Thanks for your blessing!
I could be the Rabbi at your wedding with shirtless Ryan… hmm?
Ooh, I like the idea of dueling, multi-faithed officiants!
You can email me a description of the kind of job you’d do!
Where do I find your (or any blogger’s) email? That’s how old I am… I am fairly clueless when it comes to this stuff.
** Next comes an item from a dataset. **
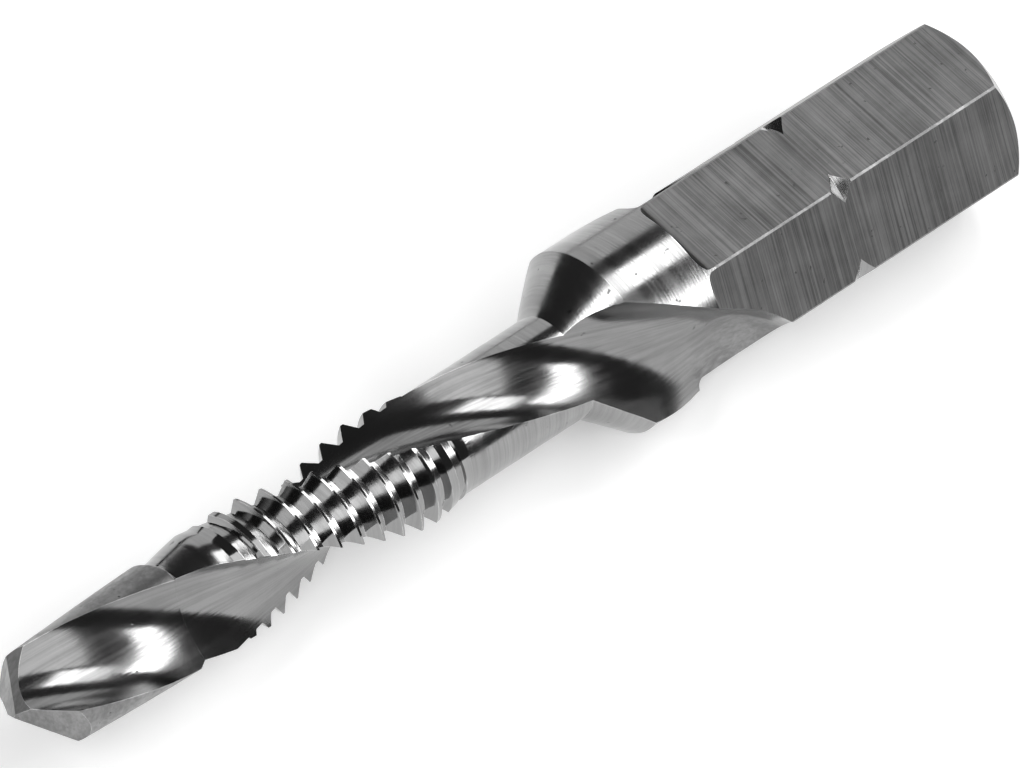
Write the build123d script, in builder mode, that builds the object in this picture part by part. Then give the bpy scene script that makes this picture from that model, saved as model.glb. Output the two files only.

Psychobabblepants at gmail dot com
I am so in hate with Bed, Bath and Beyond today. Seriously, they don’t stock regular sized cookie pans. They stock the weird half size AND the weird 3/4 size, which you can buy in a set!!! but no regular size, normal, USEFUL cookie pans. ARRRRGH. I am not at all surprised they tried to ”sell” you extra stuff. I think Glen and I got through it by making the salesperson go away and doing it all ourselves (Macy’s lets you do that, apparently not BBB). but yeah, it took forever and we both got seriously low blood sugar and snappy before we were done.
I’m feeling your pain! Thanks for the commiseration.
Doing a wedding registry made me really consider just buying a 10 lb bag of potatoes instead. I would have called him Javier. No seriously.. it took us DAYS. AND DAYS. And in the end? Everyone gave us gift cards or totally off the registry amazing stuff that we liked way better than what we picked out anyway. This is not to discourage you, but to tell you that even if this all goes terribly awry it will still be ok.
It makes me feel SO MUCH BETTER to hear you say it took you days. And thanks for heads up that this might all go awry….at this point, I’m not sure I even care.
On the plus side, I still really like my plates a lot after nearly 5 years. Mr. Giraffe was firmly against. I am glad I went to the mat over that and my braising pan.
We’re still fighting about the plates. And the vacuum. On most else we’re ok.
Dry hump…lol! There’s a blast from the past!
This is my everyday.
That is truly horrible. Bed Bath and Beyond can suck it. Tar-jay all the way.
Yeah, I feel like peeing in their bathroom section and doing number two in the beyond section.
My excrement will improve the situation.